Abbreviations not otherwise explained:

  • BFTs: bone function tests.

  • FBC: full blood count.

  • LFTs: liver function tests.

  • U&E, urea and electrolytes.

7.4.3. crate_nlp_multiprocess

This program runs multiple copies of crate_nlp in parallel.

Options:

usage: crate_nlp_multiprocess [-h] --nlpdef NLPDEF [--nproc [NPROC]]
                              [--verbose]

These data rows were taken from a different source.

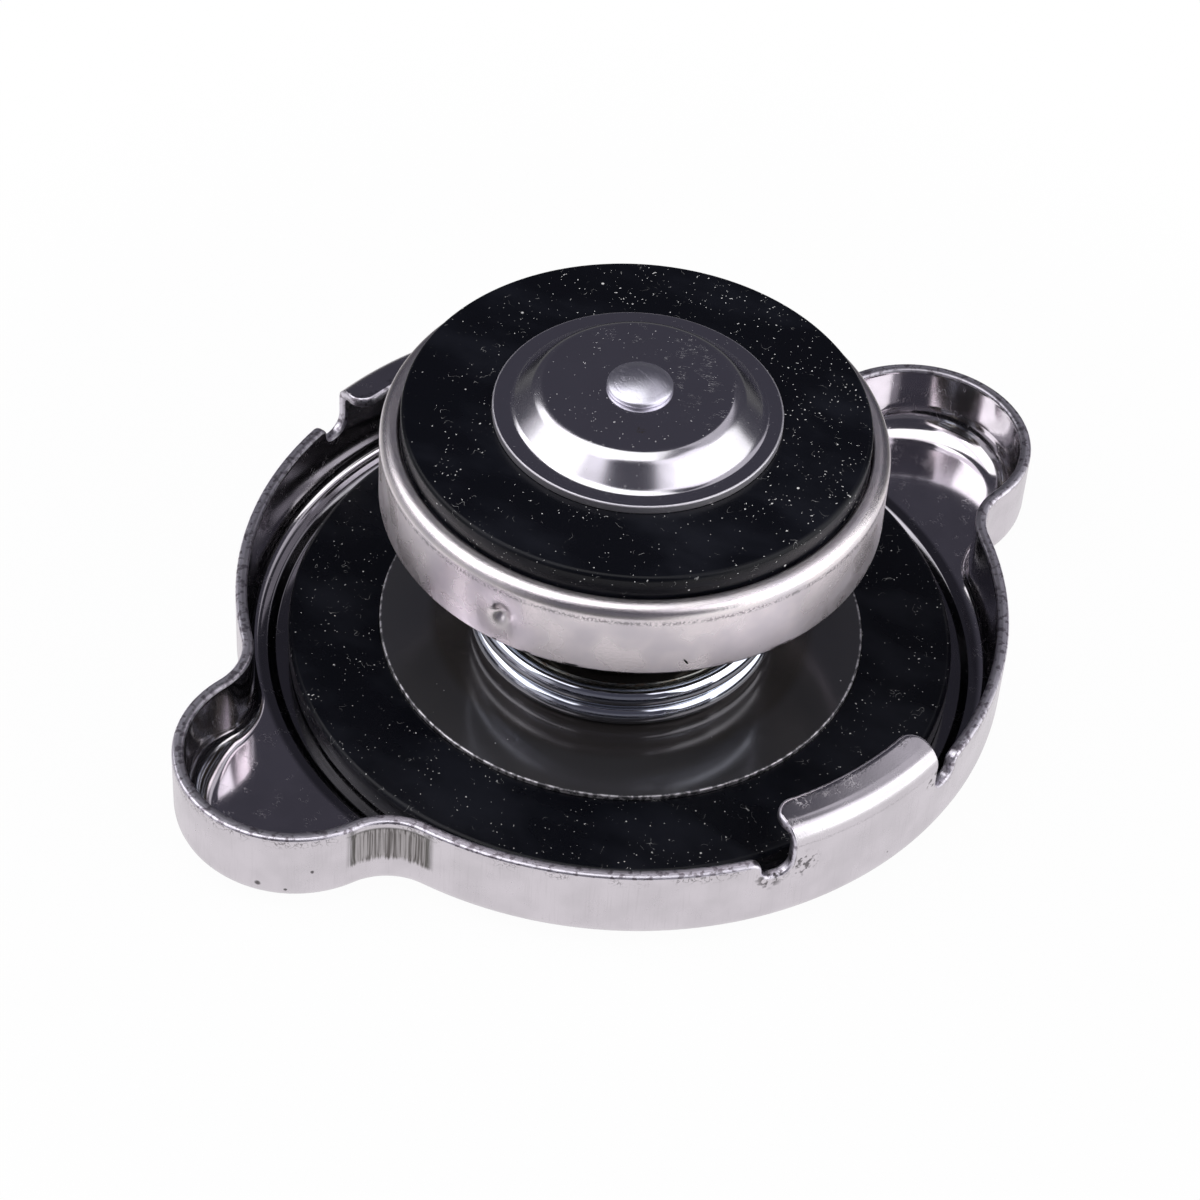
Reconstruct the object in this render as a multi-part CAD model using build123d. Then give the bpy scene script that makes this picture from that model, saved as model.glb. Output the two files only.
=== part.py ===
from build123d import *
import os
from math import acos, asin, atan2, cos, degrees, pi, radians, sin

# Spring-loaded filler cap, lying on its crown with the valve upwards.
# Millimetres, +Z up, the axis of the cap is Z, z = 0 is the resting face of the crown.
# The two finger ears lie along X and the two locking tabs along Y.

# Pressed shell: skirt, crown and finger ears
sheet = 1.0                  # thickness of the shell's steel
skirt_radius = 33.0          # outside of the round skirt
skirt_height = 7.7           # from the ears' floor, outside, to the rim
corner_radius = 2.0          # outer bend between floor and skirt
ear_centre = 33.5            # distance of each ear's round end from the axis
ear_radius = 10.05           # outside of the ear's round end
ear_fillet = 5.0             # hollow curve between ear and skirt
crown_step = 0.5             # how far the round crown stands proud of the ears' floor
crown_margin = 2.6           # from the skirt's outside to the upper edge of that step
step_run = 0.7               # width of the sloping step
rivet_pocket_radius = 6.6    # flat bottom of the pocket that hides the rivet's head
rivet_pocket_run = 1.8       # width of the pocket's sloping side

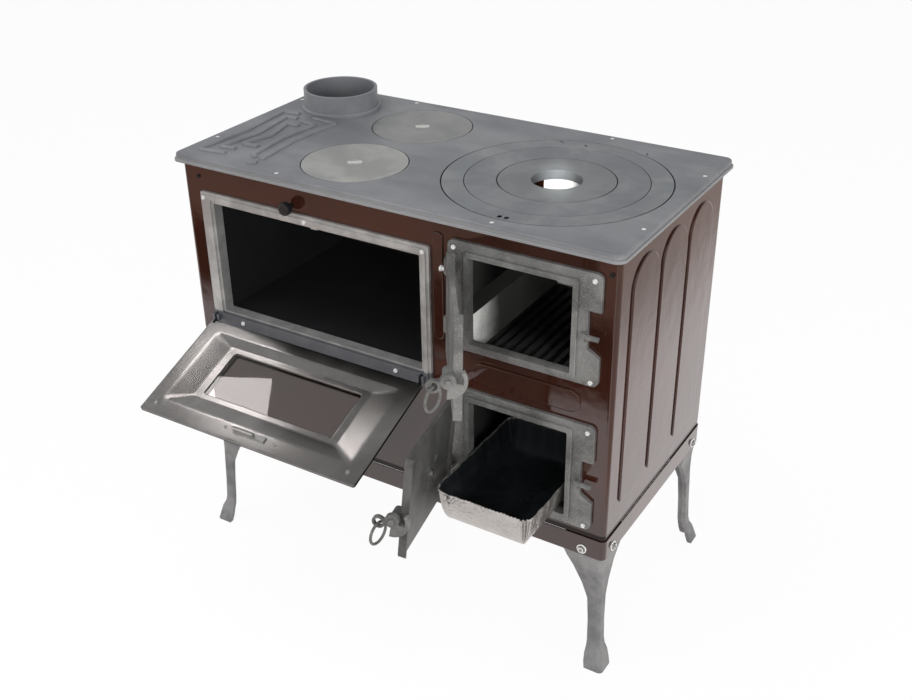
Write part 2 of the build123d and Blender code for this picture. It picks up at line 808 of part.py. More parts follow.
def oven_frame():
    outer = front_slab(oven_x0, oven_x1, oven_z0, oven_z1, oven_face + oven_step_depth, front, 4.0)
    raised = front_slab(oven_x0 + oven_step, oven_x1 - oven_step, oven_z0 + oven_step,
                        oven_z1 - oven_step, oven_face, oven_face + oven_step_depth, 4.0)
    inner = grown(oven_open, oven_step)
    raised -= front_slab(*inner, oven_face - 1, oven_face + oven_step_depth, 3.0)
    neck = front_slab(*grown(oven_open, oven_neck), front, front + oven_neck_depth, 3.0)
    frame = outer + raised + neck
    frame -= front_slab(*oven_open, oven_face - 1, front + oven_neck_depth + 1, 2.0)
    y, z = oven_pivot()
    reach = oven_ear / 2 + oven_cheek + 0.5
    for x in oven_ear_centres():
        frame += block(x - reach, x + reach, y - oven_cheek_radius, front, z - oven_cheek_radius,
                       z + oven_cheek_radius)
        frame -= block(x - oven_ear / 2 - 0.5, x + oven_ear / 2 + 0.5, y - 20, front + 1,
                       z - oven_cheek_radius - 1, z + oven_cheek_radius + 2)
        frame -= along_x(x - reach - 1, x + reach + 1, y, z, oven_pivot_radius + running)
    for x, z in oven_frame_screw_places():
        frame -= front_screw_hole(x, z, oven_face - 1, front + 1)
    return frame + oven_catch_nib()


def oven_frame_screw_places():
    inset = oven_screw_inset
    rows = [(x, oven_z1 - inset) for x in (oven_x0 + inset, catch_x() - 15.0, oven_x1 - inset)]
    low = oven_z0 + oven_rail_bottom / 2
    return rows + [(oven_x0 + oven_screw_side, low), (oven_x1 - oven_screw_side, low)]


def oven_frame_screws():
    return group(screw_facing_front(x, z, oven_face) for x, z in oven_frame_screw_places())


def catch_x():
    return (oven_open[0] + oven_open[1]) / 2 + 4.0


def oven_catch_nib():
    """Nib under the frame's top rail that the door's roller slips behind."""
    z = oven_open[3]
    nib = block(catch_x() - 6, catch_x() + 6, oven_face + 4, oven_face + 9, z - 3.0, z + 1)
    return fillet(nib.edges().filter_by(Axis.X).group_by(Axis.Z)[0], 1.4)


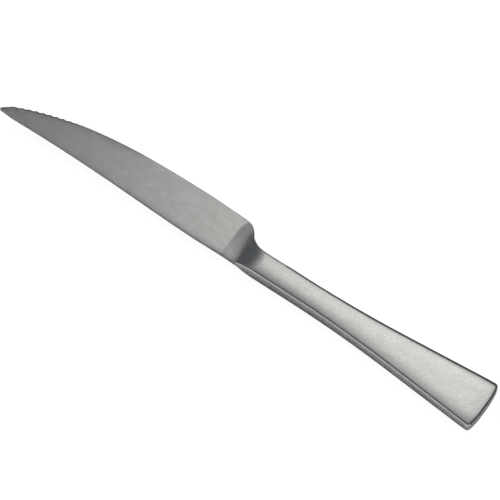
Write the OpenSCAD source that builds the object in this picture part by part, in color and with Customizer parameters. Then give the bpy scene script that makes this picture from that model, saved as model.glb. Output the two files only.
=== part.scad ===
// All-steel steak knife lying on its side: a ground blade whose tang runs back
// into a hollow handle made of two pressed half shells, bedded in cement.
// Knife axes: X runs from the tip to the butt with zero at the blade joint,
// +Y is the side of the cutting edge, and Z is zero on the blade's mid-plane.

/* [Blade] */
// Length from the tip to the joint with the handle
blade_l = 118.1; // [90:0.1:150]
// Width from the spine to the highest point of the belly
blade_w = 19.2; // [15:0.1:26]
// Thickness of the spine in front of the root
spine_t = 2.3; // [1.6:0.1:3]
// Thickness of the spine at the tip
tip_t = 0.9; // [0.6:0.1:1.5]
// Thickness left along the cutting edge
edge_t = 0.4; // [0.2:0.05:0.8]
// Radius of the tip's nose
tip_r = 0.9; // [0.5:0.1:1.5]
// Radius of the heel's corner
heel_r = 7.6; // [5:0.1:7.9]
// How far the edge falls from the belly's top to the heel
heel_fall = 0.5; // [0:0.1:1.5]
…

Runs the CRATE NLP manager in parallel. Version 0.19.4 (2022-05-24). Note that
all arguments not specified here are passed to the underlying script (see
crate_nlp --help).

optional arguments:
  -h, --help            show this help message and exit
  --nlpdef NLPDEF       NLP processing name, from the config file
  --nproc [NPROC], -n [NPROC]
                        Number of processes (default is the number of CPUs on
                        this machine)
  --verbose, -v         Be verbose

7.4.4. Limiting the network bandwidth used by cloud NLP

Cloud-based NLP may involve sending large quantities of text (de-identified and encrypted en route) to a distant server. If you have limited network bandwidth, you may want to cap the bandwidth used by CRATE (at the price of speed).

Under Linux, use trickle. Here’s how:

# Install with e.g. "sudo apt install trickle", then see "man trickle".
# Source code is at https://github.com/mariusae/trickle.
# Example with limits of 500 KB/s download, 200 KB/s upload:
trickle -s -d 500 -u 200 crate_nlp <OPTIONS>

Under Windows, use NetLimiter. The rationale is as follows.

Under Windows, the choice is less obvious. A commercial opton is NetLimiter, but there is no direct equivalent of trickle. Python options require quite a bit of network code redesign; e.g.

but with the exception of rewriting network code to use Twisted rather than requests, none of these open-source methods address the general-purposes bandwidth limitation challenge addressed by trickle. The best option might be txrequests or treq plus bandwidth limitation via Twisted through its ThrottlingFactory, but this doesn’t look entirely simple (see links above). Even with that, it’d be hard to coordinate bandwidth limits across multiple processes.

Therefore, in favour of NetLimiter:

  • it’s cheap (~$30/licence in 2019);

  • it provides a per-host unlimited-duration licence;

  • if you’re using Windows you’re already in the domain of commercial software;

  • the cloud NLP facility of CRATE is the sort of thing you’re likely to run on one big computer rather than lots of computers (so one licence should suffice);

  • its filters are very flexible (including time-of-day restrictions and the ability to group applications);

  • the alternatives would involve substantial development effort for lesser benefit;

… so NetLimiter seems like the most cost-effective option.